> _SUPPLIED MATERIAL_:
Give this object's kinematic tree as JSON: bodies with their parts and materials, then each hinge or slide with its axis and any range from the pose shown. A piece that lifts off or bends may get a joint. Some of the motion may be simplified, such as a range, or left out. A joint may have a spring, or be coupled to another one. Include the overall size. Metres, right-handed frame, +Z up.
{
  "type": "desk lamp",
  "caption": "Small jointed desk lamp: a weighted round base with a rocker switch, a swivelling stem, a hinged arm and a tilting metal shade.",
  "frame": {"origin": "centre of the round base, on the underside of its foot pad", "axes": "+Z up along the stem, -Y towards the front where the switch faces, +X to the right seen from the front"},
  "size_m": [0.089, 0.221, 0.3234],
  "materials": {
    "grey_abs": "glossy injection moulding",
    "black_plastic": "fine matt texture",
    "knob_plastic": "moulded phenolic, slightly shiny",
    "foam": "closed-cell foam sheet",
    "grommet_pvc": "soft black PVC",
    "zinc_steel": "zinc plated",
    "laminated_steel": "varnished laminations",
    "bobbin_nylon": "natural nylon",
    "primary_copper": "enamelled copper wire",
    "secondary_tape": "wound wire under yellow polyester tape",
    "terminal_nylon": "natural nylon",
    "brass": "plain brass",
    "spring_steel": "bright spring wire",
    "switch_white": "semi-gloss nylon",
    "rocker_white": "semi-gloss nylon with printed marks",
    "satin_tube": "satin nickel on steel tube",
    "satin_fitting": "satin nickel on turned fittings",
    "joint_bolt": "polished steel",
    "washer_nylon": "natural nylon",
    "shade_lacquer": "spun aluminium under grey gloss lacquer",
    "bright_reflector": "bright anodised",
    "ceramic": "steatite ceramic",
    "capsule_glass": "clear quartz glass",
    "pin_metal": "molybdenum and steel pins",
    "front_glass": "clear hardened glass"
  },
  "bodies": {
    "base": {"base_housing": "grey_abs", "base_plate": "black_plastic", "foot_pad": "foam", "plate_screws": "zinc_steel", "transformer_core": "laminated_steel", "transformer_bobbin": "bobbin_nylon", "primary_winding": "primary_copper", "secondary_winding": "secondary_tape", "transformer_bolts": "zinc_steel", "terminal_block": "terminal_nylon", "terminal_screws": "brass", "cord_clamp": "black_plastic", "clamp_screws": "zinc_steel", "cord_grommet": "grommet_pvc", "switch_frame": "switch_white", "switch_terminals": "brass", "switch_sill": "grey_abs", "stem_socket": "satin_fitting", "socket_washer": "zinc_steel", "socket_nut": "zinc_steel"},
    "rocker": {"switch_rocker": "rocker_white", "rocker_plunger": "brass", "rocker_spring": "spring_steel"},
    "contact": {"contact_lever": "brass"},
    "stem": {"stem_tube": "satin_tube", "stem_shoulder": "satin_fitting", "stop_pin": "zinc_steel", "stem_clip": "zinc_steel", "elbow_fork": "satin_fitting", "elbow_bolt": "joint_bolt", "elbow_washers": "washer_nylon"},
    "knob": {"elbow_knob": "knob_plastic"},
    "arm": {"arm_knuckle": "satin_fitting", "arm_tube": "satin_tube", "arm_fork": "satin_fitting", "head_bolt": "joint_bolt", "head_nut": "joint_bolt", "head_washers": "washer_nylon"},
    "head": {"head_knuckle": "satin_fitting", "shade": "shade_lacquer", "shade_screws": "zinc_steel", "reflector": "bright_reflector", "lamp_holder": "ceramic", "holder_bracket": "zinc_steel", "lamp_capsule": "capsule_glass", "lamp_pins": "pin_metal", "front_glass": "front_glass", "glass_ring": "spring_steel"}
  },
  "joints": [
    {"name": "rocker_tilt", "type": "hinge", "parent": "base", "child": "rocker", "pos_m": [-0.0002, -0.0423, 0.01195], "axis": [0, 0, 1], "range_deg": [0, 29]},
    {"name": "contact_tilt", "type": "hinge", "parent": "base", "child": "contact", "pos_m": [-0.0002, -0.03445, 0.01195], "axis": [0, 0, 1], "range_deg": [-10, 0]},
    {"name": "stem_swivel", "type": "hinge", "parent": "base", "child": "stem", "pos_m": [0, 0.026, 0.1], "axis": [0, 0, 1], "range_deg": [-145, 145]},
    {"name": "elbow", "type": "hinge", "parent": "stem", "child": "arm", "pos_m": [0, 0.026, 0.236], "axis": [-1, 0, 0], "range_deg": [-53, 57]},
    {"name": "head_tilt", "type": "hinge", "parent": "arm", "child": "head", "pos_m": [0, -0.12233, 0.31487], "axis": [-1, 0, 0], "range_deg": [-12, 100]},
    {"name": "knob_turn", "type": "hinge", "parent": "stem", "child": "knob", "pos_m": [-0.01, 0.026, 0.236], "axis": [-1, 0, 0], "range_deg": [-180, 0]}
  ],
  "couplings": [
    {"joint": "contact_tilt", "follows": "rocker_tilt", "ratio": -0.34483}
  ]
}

> _AIM_: Write the material out exactly, with nothing left out.

> _OUTPUT BELOW_:
Give this object's kinematic tree as JSON: bodies with their parts and materials, then each hinge or slide with its axis and any range from the pose shown. A piece that lifts off or bends may get a joint. Some of the motion may be simplified, such as a range, or left out. A joint may have a spring, or be coupled to another one. Include the overall size. Metres, right-handed frame, +Z up.
{
  "type": "desk lamp",
  "caption": "Small jointed desk lamp: a weighted round base with a rocker switch, a swivelling stem, a hinged arm and a tilting metal shade.",
  "frame": {"origin": "centre of the round base, on the underside of its foot pad", "axes": "+Z up along the stem, -Y towards the front where the switch faces, +X to the right seen from the front"},
  "size_m": [0.089, 0.221, 0.3234],
  "materials": {
    "grey_abs": "glossy injection moulding",
    "black_plastic": "fine matt texture",
    "knob_plastic": "moulded phenolic, slightly shiny",
    "foam": "closed-cell foam sheet",
    "grommet_pvc": "soft black PVC",
    "zinc_steel": "zinc plated",
    "laminated_steel": "varnished laminations",
    "bobbin_nylon": "natural nylon",
    "primary_copper": "enamelled copper wire",
    "secondary_tape": "wound wire under yellow polyester tape",
    "terminal_nylon": "natural nylon",
    "brass": "plain brass",
    "spring_steel": "bright spring wire",
    "switch_white": "semi-gloss nylon",
    "rocker_white": "semi-gloss nylon with printed marks",
    "satin_tube": "satin nickel on steel tube",
    "satin_fitting": "satin nickel on turned fittings",
    "joint_bolt": "polished steel",
    "washer_nylon": "natural nylon",
    "shade_lacquer": "spun aluminium under grey gloss lacquer",
    "bright_reflector": "bright anodised",
    "ceramic": "steatite ceramic",
    "capsule_glass": "clear quartz glass",
    "pin_metal": "molybdenum and steel pins",
    "front_glass": "clear hardened glass"
  },
  "bodies": {
    "base": {"base_housing": "grey_abs", "base_plate": "black_plastic", "foot_pad": "foam", "plate_screws": "zinc_steel", "transformer_core": "laminated_steel", "transformer_bobbin": "bobbin_nylon", "primary_winding": "primary_copper", "secondary_winding": "secondary_tape", "transformer_bolts": "zinc_steel", "terminal_block": "terminal_nylon", "terminal_screws": "brass", "cord_clamp": "black_plastic", "clamp_screws": "zinc_steel", "cord_grommet": "grommet_pvc", "switch_frame": "switch_white", "switch_terminals": "brass", "switch_sill": "grey_abs", "stem_socket": "satin_fitting", "socket_washer": "zinc_steel", "socket_nut": "zinc_steel"},
    "rocker": {"switch_rocker": "rocker_white", "rocker_plunger": "brass", "rocker_spring": "spring_steel"},
    "contact": {"contact_lever": "brass"},
    "stem": {"stem_tube": "satin_tube", "stem_shoulder": "satin_fitting", "stop_pin": "zinc_steel", "stem_clip": "zinc_steel", "elbow_fork": "satin_fitting", "elbow_bolt": "joint_bolt", "elbow_washers": "washer_nylon"},
    "knob": {"elbow_knob": "knob_plastic"},
    "arm": {"arm_knuckle": "satin_fitting", "arm_tube": "satin_tube", "arm_fork": "satin_fitting", "head_bolt": "joint_bolt", "head_nut": "joint_bolt", "head_washers": "washer_nylon"},
    "head": {"head_knuckle": "satin_fitting", "shade": "shade_lacquer", "shade_screws": "zinc_steel", "reflector": "bright_reflector", "lamp_holder": "ceramic", "holder_bracket": "zinc_steel", "lamp_capsule": "capsule_glass", "lamp_pins": "pin_metal", "front_glass": "front_glass", "glass_ring": "spring_steel"}
  },
  "joints": [
    {"name": "rocker_tilt", "type": "hinge", "parent": "base", "child": "rocker", "pos_m": [-0.0002, -0.0423, 0.01195], "axis": [0, 0, 1], "range_deg": [0, 29]},
    {"name": "contact_tilt", "type": "hinge", "parent": "base", "child": "contact", "pos_m": [-0.0002, -0.03445, 0.01195], "axis": [0, 0, 1], "range_deg": [-10, 0]},
    {"name": "stem_swivel", "type": "hinge", "parent": "base", "child": "stem", "pos_m": [0, 0.026, 0.1], "axis": [0, 0, 1], "range_deg": [-145, 145]},
    {"name": "elbow", "type": "hinge", "parent": "stem", "child": "arm", "pos_m": [0, 0.026, 0.236], "axis": [-1, 0, 0], "range_deg": [-53, 57]},
    {"name": "head_tilt", "type": "hinge", "parent": "arm", "child": "head", "pos_m": [0, -0.12233, 0.31487], "axis": [-1, 0, 0], "range_deg": [-12, 100]},
    {"name": "knob_turn", "type": "hinge", "parent": "stem", "child": "knob", "pos_m": [-0.01, 0.026, 0.236], "axis": [-1, 0, 0], "range_deg": [-180, 0]}
  ],
  "couplings": [
    {"joint": "contact_tilt", "follows": "rocker_tilt", "ratio": -0.34483}
  ]
}